Our Nuclear Options


Two interesting items of U.S. nuclear weapons policy worth discussing today. The first is a CAP report from our own Andrew Grotto and Ploughshares’ Joe Cirincione on “Orienting the 2009 Nuclear Posture Review”. The Nuclear Review process has been done twice since the end of the Cold War, and never well. It was done poorly during the George W. Bush administration because, basically, Bush is a shitty president who puts forward dumb policy. And it was done poorly during the Clinton administration because the president’s relationship with the defense establishment was in a downward spiral of gays in the military and Somalia, which wound up producing a review that avoided bold thinking.

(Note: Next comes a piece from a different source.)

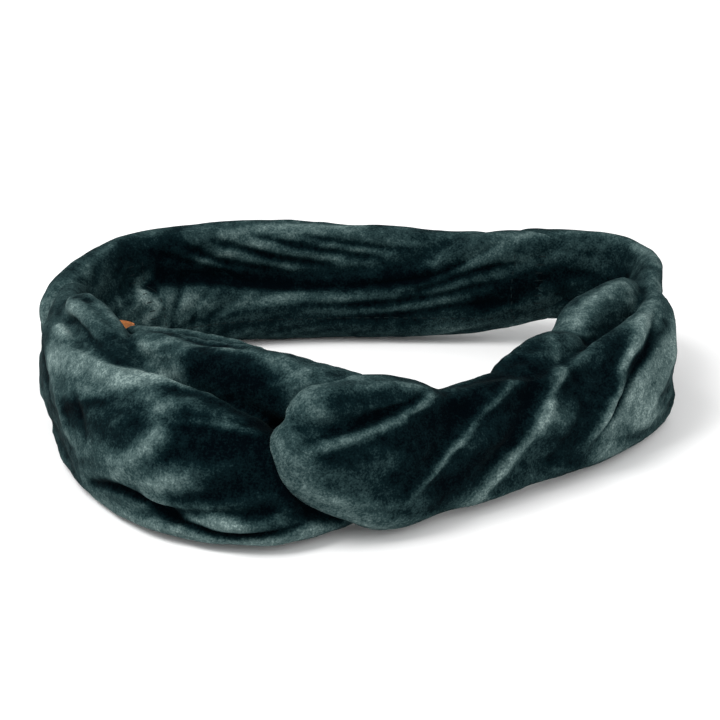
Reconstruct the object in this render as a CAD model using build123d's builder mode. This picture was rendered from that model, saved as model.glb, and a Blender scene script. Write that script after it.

Grotto and Cirincione offer recommendations to make sure we do a better job this time around, including bullet points:

* Do not politicize nuclear weapons doctrine.
* Conduct the review as a strategy-driven exercise guided by a vision for nuclear weapons policy elaborated by the president.
* Consult and engage the Joint Chiefs of Staff.
* Consult and engage Congress.
* Appoint experienced professionals to carry out the vision.
* Ensure that the review is interagency.
* Consult and engage key allies and partners.
* Develop a communications plan.


The backdrop and strategic context for thinking about this is the emergence of something of a bipartisan consensus that the United States ought to recommit itself to our Non-Proliferation Treaty obligation to work in good-faith toward global nuclear disarmament. This is an objective Barack Obama has specifically embraced, and that has substantial elite support from Democrats and Republicans alike. Obviously, though, it’s not well-liked by elements of the nuke-industrial complex that stand to lose money and/or bureaucratic authority if it happens. A well-run Nuclear Posture Review could be integral to smoothing these issues out and accomplishing what needs to be accomplished.

Along these lines, David Shorr lays out his vision for how to move the world in the direction of zero:

In rapid-fire fashion, then, here’s what I think would be the best policy approach for the Obama administration and beyond, taking the need to work with Iran and North Korea and abandon plans for new warheads as givens. The first major step toward the disarmament required of us under the NPT — and the most convincing way to earn back our international credibility — is an agreement with Russia for deeper bilateral reductions to 1,000 warheads. The only way to make such an agreement truly impressive is to have such a numerical ceiling for total warheads, not just deployed warheads. It would make nuclear disarmament easier if we clarify that the United States would only use nuclear weapons in retaliation for a nuclear attack on us or our allies. The next agreement, with a ceiling in the low hundreds, would also include China, France, and the UK. And the subsequent treaty, going down to the dozens (a truly minimal deterrent) would apply to all nuclear powers. There are indeed many complexities associated with reducing to zero (Daalder and Lodal delve more deeply into them), but I’m confident at least that those issues would look differently and clearer once we have reached minimum deterrent levels.

I think there’s a case to be made that our first step in terms of arsenal reduction should just be done unilaterally. We’re talking about genuinely useless excess nuclear capacity. Holding out for bilateral reductions might wind up leaving this element hostage to the vagaries of Russian demands on NATO or possibly the nationalism-drunk Russian military establishment just refusing to negotiate. On the other side, going unilaterally would potentially give up the chance to achieve reductions in the Russian arsenal. Ultimately, the question of which way is a better way to proceed seems to me to be an empirical issue that you’d want to resolve with diplomatic feelers rather than just try to guess from your armchair.